Corporate liability for economic crime
Corporations can also now be held liable for economic crimes if committed by a “senior manager” acting within the scope of their “actual or apparent” authority. The range of crimes for which a corporation could be held liable is broader than for the failure to prevent offence and includes not just for fraud, uttering or embezzlement, but theft, money laundering offences, bribery and sanctions offences.

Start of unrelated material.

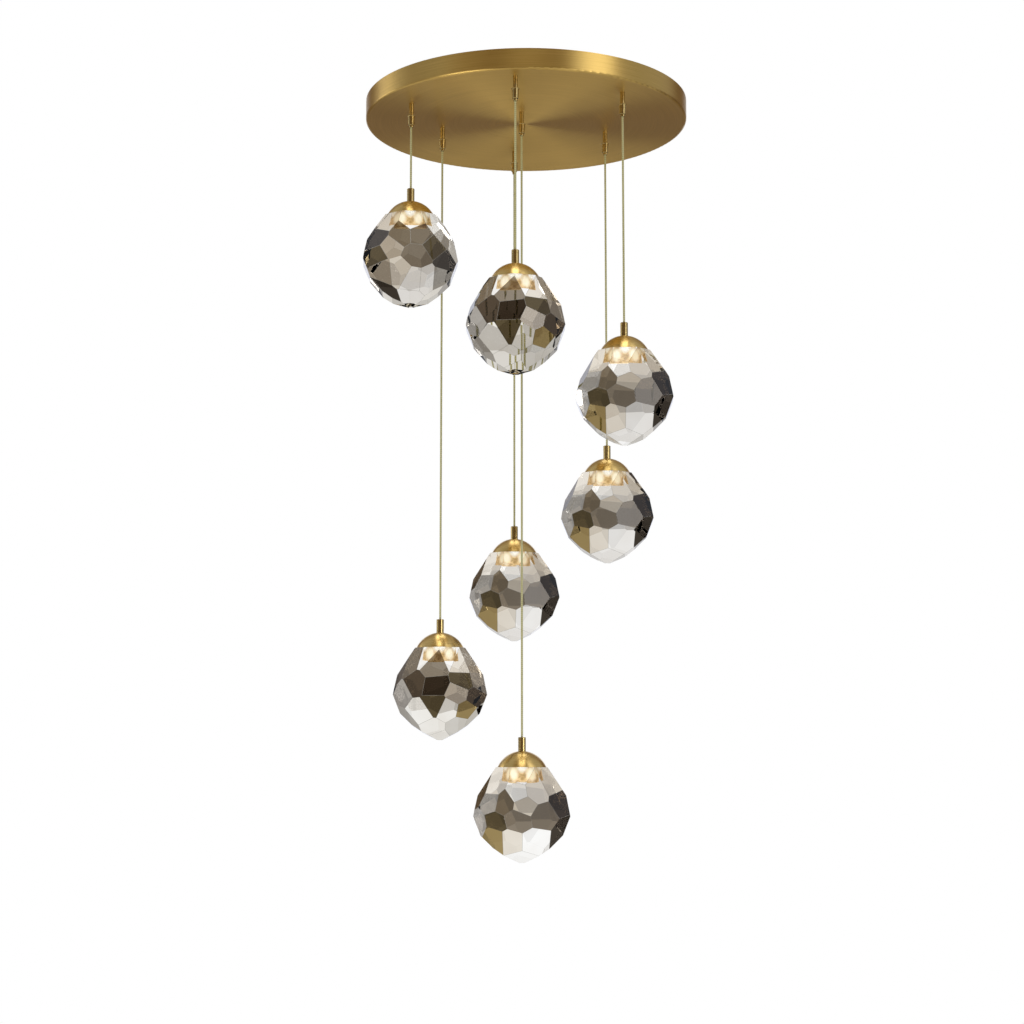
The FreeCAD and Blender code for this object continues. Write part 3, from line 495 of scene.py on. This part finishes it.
def plated_steel(name, color, rough):
    """Zinc-plated steel with faint mottling."""
    material, tree = new_material(name)
    mottle = place_group(tree, grain_group, Place=object_point(tree), Fineness=420.0, Detail=2.0,
                         Dark=tuple(0.93 * part for part in color), Light=color,
                         Smoothest=rough, Roughening=0.1)
    principled(tree, Base_Color=mottle["Color"], Metallic=1.0, Roughness=mottle["Roughness"])
    return material


def moulded_plastic(name, color):
    """Matt plastic with a fine moulded grain."""
    material, tree = new_material(name)
    point = object_point(tree)
    grain = place_group(tree, grain_group, Place=point, Fineness=1800.0, Detail=3.0)
    bump = tree.nodes.new("ShaderNodeBump")
    bump.inputs["Strength"].default_value = 0.2
    bump.inputs["Distance"].default_value = 0.0001
    tree.links.new(grain["Grain"], bump.inputs["Height"])
    cloud = place_group(tree, grain_group, Place=point, Fineness=40.0, Detail=3.0,
                        Dark=tuple(0.93 * part for part in color), Light=color)
    principled(tree, Base_Color=cloud["Color"], Roughness=0.5, Normal=bump.outputs["Normal"])
    return material


def lit_lens():
    """Frosted lens over a warm diode."""
    material, tree = new_material("lit_lens")
    glow = place_group(tree, grain_group, Place=object_point(tree), Fineness=300.0, Detail=3.0,
                       Dark=(1.0, 0.80, 0.50), Light=(1.0, 0.86, 0.62))
    principled(tree, Base_Color=(0.9, 0.85, 0.75), Roughness=0.4, Emission_Color=glow["Color"],
               Emission_Strength=2.2)
    return material


# pieces

def mesh_piece(name, build, materials):
    """An object at the origin whose mesh is made by a function of a bmesh."""
    mesh = bpy.data.meshes.new(name)
    work = bmesh.new()
    build(work)
    bmesh.ops.recalc_face_normals(work, faces=work.faces)
    work.to_mesh(mesh)
    work.free()
    piece = bpy.data.objects.new(name, mesh)
    bpy.context.scene.collection.objects.link(piece)
    for material in materials:
        mesh.materials.append(material)
    return piece


def lathe(work, profile, middle, steps=64, material=0, smooth=True):
    """Turn (radius, height) points about the vertical through the middle, closed at the axis."""
    rings = []
    for radius, height in profile:
        if radius < 1e-7:
            rings.append([work.verts.new((middle[0], middle[1], middle[2] + height))])
            continue
        ring = []
        for step in range(steps):
            turn = 2 * math.pi * step / steps
            ring.append(work.verts.new((middle[0] + radius * math.cos(turn),
                                        middle[1] + radius * math.sin(turn),
                                        middle[2] + height)))
        rings.append(ring)
    for lower, upper in zip(rings, rings[1:]):
        for step in range(steps):
            after = (step + 1) % steps
            if len(lower) == 1 and len(upper) == 1:
                continue
            if len(lower) == 1:
                corners = [lower[0], upper[after], upper[step]]
            elif len(upper) == 1:
                corners = [lower[step], lower[after], upper[0]]
            else:
                corners = [lower[step], lower[after], upper[after], upper[step]]
            face = work.faces.new(corners)
            face.material_index = material
            face.smooth = smooth


def bend(radius, height, rise, steps=10):
    """Points of a dome's profile, from its edge to its top on the axis."""
    points = []
    for step in range(steps + 1):
        turn = math.pi / 2 * step / steps
        points.append((radius * math.cos(turn), height + rise * math.sin(turn)))
    points[-1] = (0.0, height + rise)
    return points


def geometry_node(tree, kind, **settings):
    """A Geometry Nodes node, its sockets fed by name."""
    made = tree.nodes.new(kind)
    for name, value in settings.items():
        feed(tree, value, made.inputs[name.replace("_", " ")])
    return made


def pad_ring_tree():
    """Small flat pads in a ring: as many as Count, on a circle round Middle."""
    number, vector = "NodeSocketFloat", "NodeSocketVector"
    group, given, leave = new_group("pad_ring", "GeometryNodeTree", [
        ("Count", "NodeSocketInt"), ("Ring Radius", number), ("Pad Radius", number),
        ("Pad Height", number), ("Middle", vector), ("Finish", "NodeSocketMaterial")],
        [("Geometry", "NodeSocketGeometry")])
    ring = geometry_node(group, "GeometryNodeMeshCircle", Vertices=given["Count"],
                         Radius=given["Ring Radius"])
    pad = geometry_node(group, "GeometryNodeMeshCylinder", Vertices=12, Side_Segments=1,
                        Fill_Segments=1, Radius=given["Pad Radius"], Depth=given["Pad Height"])
    pads = geometry_node(group, "GeometryNodeInstanceOnPoints", Points=ring.outputs["Mesh"],
                         Instance=pad.outputs["Mesh"])
    moved = geometry_node(group, "GeometryNodeTransform", Geometry=pads.outputs["Instances"],
                          Translation=given["Middle"])
    real = geometry_node(group, "GeometryNodeRealizeInstances", Geometry=moved.outputs[0])
    done = geometry_node(group, "GeometryNodeSetMaterial", Geometry=real.outputs[0],
                         Material=given["Finish"])
    group.links.new(done.outputs[0], leave["Geometry"])
    return group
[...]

The corporate liability for such offences isn’t limited to large companies and there is no need to establish the crime was for the benefit of the company. There is no “reasonable procedures” defence either.
The energy sector
If we look at the incidents reported under the Scottish bribery self-report scheme, it offers insight into how exposed the energy sector is to the risk of financial crime. Firstly, the energy sector, including companies providing feeder services to the sector, is seen as being higher risk as regards bribery than others. Secondly, the situations in which such financial impropriety has arisen often involve third parties or agents abroad. Organisations will be liable for acts of employees, agents or subsidiaries if the offence has a UK nexus, meaning the underlying fraud took place in the UK or that the gain or loss occurred in the UK. If a UK parent company benefits from a fraud committed by a subsidiary abroad or a third-party agent acting on their behalf, the parent company could be exposed to risk of prosecution.
Conclusion
Don’t wait till 1 September 2025 to get your fraud-prevention measures in place, the corporate liability offence is already here, and the time to act is now!